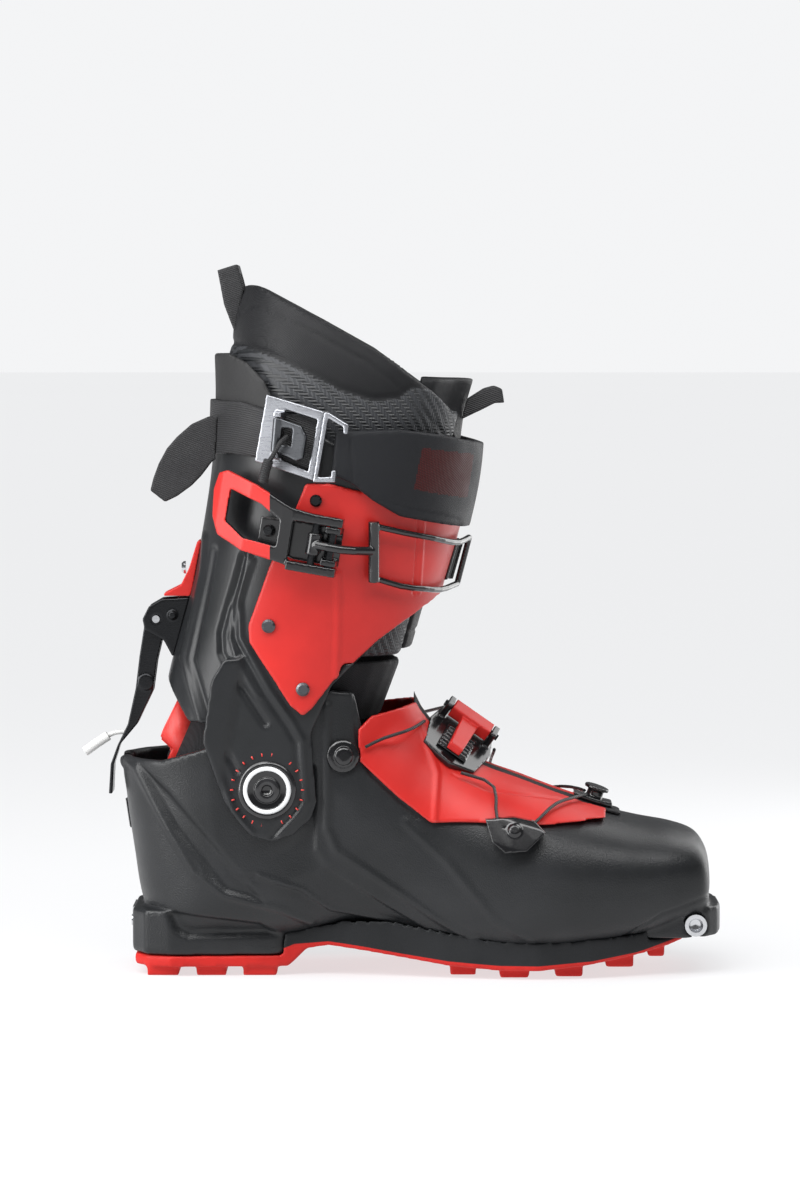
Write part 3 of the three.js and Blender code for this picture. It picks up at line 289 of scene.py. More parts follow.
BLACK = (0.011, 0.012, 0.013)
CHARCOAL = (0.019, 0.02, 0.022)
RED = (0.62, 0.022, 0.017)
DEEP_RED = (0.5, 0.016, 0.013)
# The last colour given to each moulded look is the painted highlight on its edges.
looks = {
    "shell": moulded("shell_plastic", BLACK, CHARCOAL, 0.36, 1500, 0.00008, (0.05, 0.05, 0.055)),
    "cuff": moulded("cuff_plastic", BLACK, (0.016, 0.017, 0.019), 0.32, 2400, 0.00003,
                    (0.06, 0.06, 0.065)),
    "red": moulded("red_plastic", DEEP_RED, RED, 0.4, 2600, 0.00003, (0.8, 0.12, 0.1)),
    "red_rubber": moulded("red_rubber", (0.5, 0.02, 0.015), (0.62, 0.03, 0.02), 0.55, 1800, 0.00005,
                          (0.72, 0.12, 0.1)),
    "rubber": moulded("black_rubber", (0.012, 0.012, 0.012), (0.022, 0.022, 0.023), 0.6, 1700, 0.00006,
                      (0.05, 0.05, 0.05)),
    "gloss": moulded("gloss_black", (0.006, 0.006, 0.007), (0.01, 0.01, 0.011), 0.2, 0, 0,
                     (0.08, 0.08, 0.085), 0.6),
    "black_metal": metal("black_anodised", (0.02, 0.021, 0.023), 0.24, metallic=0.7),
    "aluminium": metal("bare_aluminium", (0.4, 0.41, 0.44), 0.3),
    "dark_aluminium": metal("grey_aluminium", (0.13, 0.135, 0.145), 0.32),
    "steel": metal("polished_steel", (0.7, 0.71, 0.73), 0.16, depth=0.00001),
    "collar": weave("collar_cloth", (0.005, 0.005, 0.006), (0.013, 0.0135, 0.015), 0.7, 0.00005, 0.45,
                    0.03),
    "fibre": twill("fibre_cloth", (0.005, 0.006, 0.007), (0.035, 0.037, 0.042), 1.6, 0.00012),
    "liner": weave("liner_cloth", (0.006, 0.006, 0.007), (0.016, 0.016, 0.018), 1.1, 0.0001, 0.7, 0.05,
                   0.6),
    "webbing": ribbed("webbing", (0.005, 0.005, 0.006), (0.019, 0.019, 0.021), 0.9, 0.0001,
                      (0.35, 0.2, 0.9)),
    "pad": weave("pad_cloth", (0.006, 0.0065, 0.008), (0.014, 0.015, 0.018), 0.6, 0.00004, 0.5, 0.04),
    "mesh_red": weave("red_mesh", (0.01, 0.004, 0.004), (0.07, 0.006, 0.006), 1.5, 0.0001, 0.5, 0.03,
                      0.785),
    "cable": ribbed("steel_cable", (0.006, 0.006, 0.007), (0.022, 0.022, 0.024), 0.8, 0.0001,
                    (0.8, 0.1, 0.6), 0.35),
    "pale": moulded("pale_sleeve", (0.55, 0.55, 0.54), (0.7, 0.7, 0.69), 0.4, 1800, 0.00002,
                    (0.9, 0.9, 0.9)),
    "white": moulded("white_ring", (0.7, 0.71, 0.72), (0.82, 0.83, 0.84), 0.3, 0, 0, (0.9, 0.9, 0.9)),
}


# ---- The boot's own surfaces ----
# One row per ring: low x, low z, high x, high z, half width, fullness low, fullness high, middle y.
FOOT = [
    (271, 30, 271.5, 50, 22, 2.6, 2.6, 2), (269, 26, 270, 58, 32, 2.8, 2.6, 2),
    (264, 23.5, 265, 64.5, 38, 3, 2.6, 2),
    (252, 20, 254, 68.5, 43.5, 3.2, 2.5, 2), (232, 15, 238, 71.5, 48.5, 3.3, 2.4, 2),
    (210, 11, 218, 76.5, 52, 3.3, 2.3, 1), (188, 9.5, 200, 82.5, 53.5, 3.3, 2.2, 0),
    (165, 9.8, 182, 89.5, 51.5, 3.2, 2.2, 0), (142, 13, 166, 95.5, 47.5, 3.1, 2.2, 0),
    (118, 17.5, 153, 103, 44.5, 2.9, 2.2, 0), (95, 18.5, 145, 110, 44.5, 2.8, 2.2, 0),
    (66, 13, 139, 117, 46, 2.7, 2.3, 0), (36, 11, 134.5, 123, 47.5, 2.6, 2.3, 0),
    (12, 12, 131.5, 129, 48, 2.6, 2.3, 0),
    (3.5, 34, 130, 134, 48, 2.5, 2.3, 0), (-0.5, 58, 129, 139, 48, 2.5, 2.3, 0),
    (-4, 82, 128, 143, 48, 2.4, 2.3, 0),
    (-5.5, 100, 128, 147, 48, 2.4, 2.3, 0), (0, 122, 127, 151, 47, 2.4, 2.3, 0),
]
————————
• TO DO: Extract all of the data above without altering anything.

• WRITTEN RESPONSE:
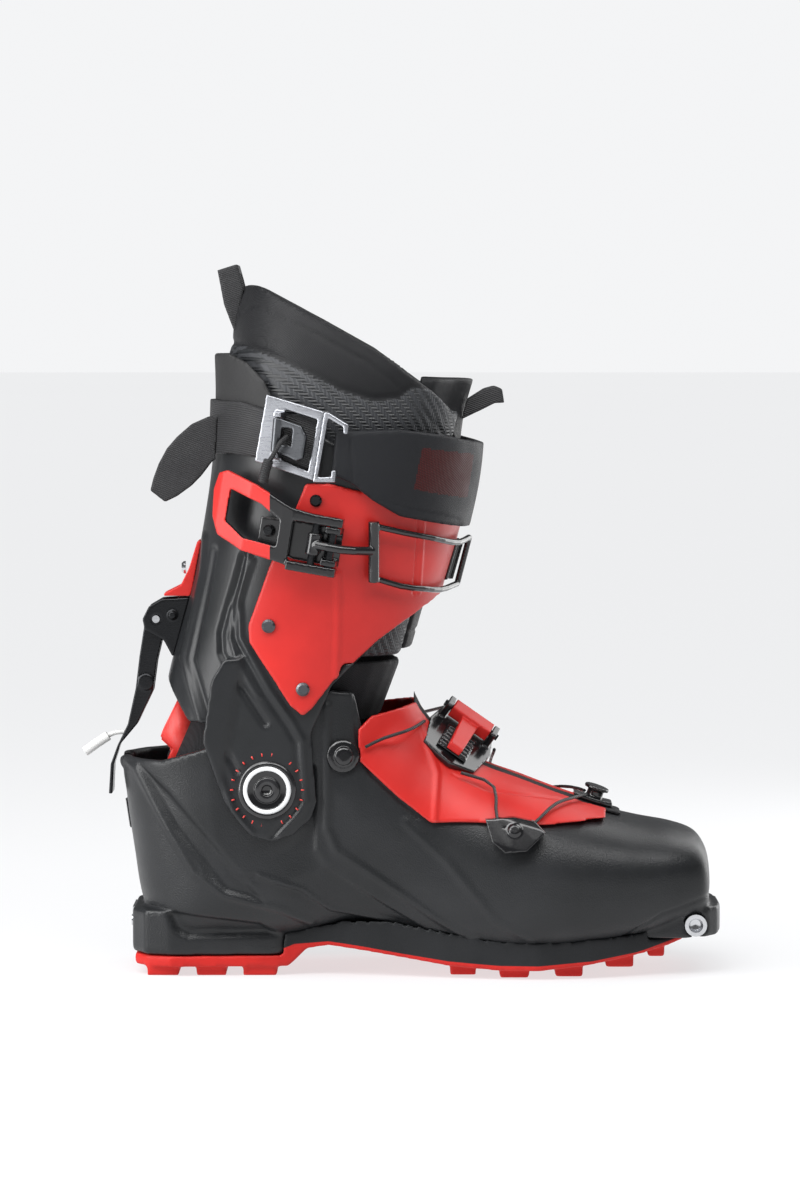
Write part 3 of the three.js and Blender code for this picture. It picks up at line 289 of scene.py. More parts follow.
BLACK = (0.011, 0.012, 0.013)
CHARCOAL = (0.019, 0.02, 0.022)
RED = (0.62, 0.022, 0.017)
DEEP_RED = (0.5, 0.016, 0.013)
# The last colour given to each moulded look is the painted highlight on its edges.
looks = {
    "shell": moulded("shell_plastic", BLACK, CHARCOAL, 0.36, 1500, 0.00008, (0.05, 0.05, 0.055)),
    "cuff": moulded("cuff_plastic", BLACK, (0.016, 0.017, 0.019), 0.32, 2400, 0.00003,
                    (0.06, 0.06, 0.065)),
    "red": moulded("red_plastic", DEEP_RED, RED, 0.4, 2600, 0.00003, (0.8, 0.12, 0.1)),
    "red_rubber": moulded("red_rubber", (0.5, 0.02, 0.015), (0.62, 0.03, 0.02), 0.55, 1800, 0.00005,
                          (0.72, 0.12, 0.1)),
    "rubber": moulded("black_rubber", (0.012, 0.012, 0.012), (0.022, 0.022, 0.023), 0.6, 1700, 0.00006,
                      (0.05, 0.05, 0.05)),
    "gloss": moulded("gloss_black", (0.006, 0.006, 0.007), (0.01, 0.01, 0.011), 0.2, 0, 0,
                     (0.08, 0.08, 0.085), 0.6),
    "black_metal": metal("black_anodised", (0.02, 0.021, 0.023), 0.24, metallic=0.7),
    "aluminium": metal("bare_aluminium", (0.4, 0.41, 0.44), 0.3),
    "dark_aluminium": metal("grey_aluminium", (0.13, 0.135, 0.145), 0.32),
    "steel": metal("polished_steel", (0.7, 0.71, 0.73), 0.16, depth=0.00001),
    "collar": weave("collar_cloth", (0.005, 0.005, 0.006), (0.013, 0.0135, 0.015), 0.7, 0.00005, 0.45,
                    0.03),
    "fibre": twill("fibre_cloth", (0.005, 0.006, 0.007), (0.035, 0.037, 0.042), 1.6, 0.00012),
    "liner": weave("liner_cloth", (0.006, 0.006, 0.007), (0.016, 0.016, 0.018), 1.1, 0.0001, 0.7, 0.05,
                   0.6),
    "webbing": ribbed("webbing", (0.005, 0.005, 0.006), (0.019, 0.019, 0.021), 0.9, 0.0001,
                      (0.35, 0.2, 0.9)),
    "pad": weave("pad_cloth", (0.006, 0.0065, 0.008), (0.014, 0.015, 0.018), 0.6, 0.00004, 0.5, 0.04),
    "mesh_red": weave("red_mesh", (0.01, 0.004, 0.004), (0.07, 0.006, 0.006), 1.5, 0.0001, 0.5, 0.03,
                      0.785),
    "cable": ribbed("steel_cable", (0.006, 0.006, 0.007), (0.022, 0.022, 0.024), 0.8, 0.0001,
                    (0.8, 0.1, 0.6), 0.35),
    "pale": moulded("pale_sleeve", (0.55, 0.55, 0.54), (0.7, 0.7, 0.69), 0.4, 1800, 0.00002,
                    (0.9, 0.9, 0.9)),
    "white": moulded("white_ring", (0.7, 0.71, 0.72), (0.82, 0.83, 0.84), 0.3, 0, 0, (0.9, 0.9, 0.9)),
}


# ---- The boot's own surfaces ----
# One row per ring: low x, low z, high x, high z, half width, fullness low, fullness high, middle y.
FOOT = [
    (271, 30, 271.5, 50, 22, 2.6, 2.6, 2), (269, 26, 270, 58, 32, 2.8, 2.6, 2),
    (264, 23.5, 265, 64.5, 38, 3, 2.6, 2),
    (252, 20, 254, 68.5, 43.5, 3.2, 2.5, 2), (232, 15, 238, 71.5, 48.5, 3.3, 2.4, 2),
    (210, 11, 218, 76.5, 52, 3.3, 2.3, 1), (188, 9.5, 200, 82.5, 53.5, 3.3, 2.2, 0),
    (165, 9.8, 182, 89.5, 51.5, 3.2, 2.2, 0), (142, 13, 166, 95.5, 47.5, 3.1, 2.2, 0),
    (118, 17.5, 153, 103, 44.5, 2.9, 2.2, 0), (95, 18.5, 145, 110, 44.5, 2.8, 2.2, 0),
    (66, 13, 139, 117, 46, 2.7, 2.3, 0), (36, 11, 134.5, 123, 47.5, 2.6, 2.3, 0),
    (12, 12, 131.5, 129, 48, 2.6, 2.3, 0),
    (3.5, 34, 130, 134, 48, 2.5, 2.3, 0), (-0.5, 58, 129, 139, 48, 2.5, 2.3, 0),
    (-4, 82, 128, 143, 48, 2.4, 2.3, 0),
    (-5.5, 100, 128, 147, 48, 2.4, 2.3, 0), (0, 122, 127, 151, 47, 2.4, 2.3, 0),
]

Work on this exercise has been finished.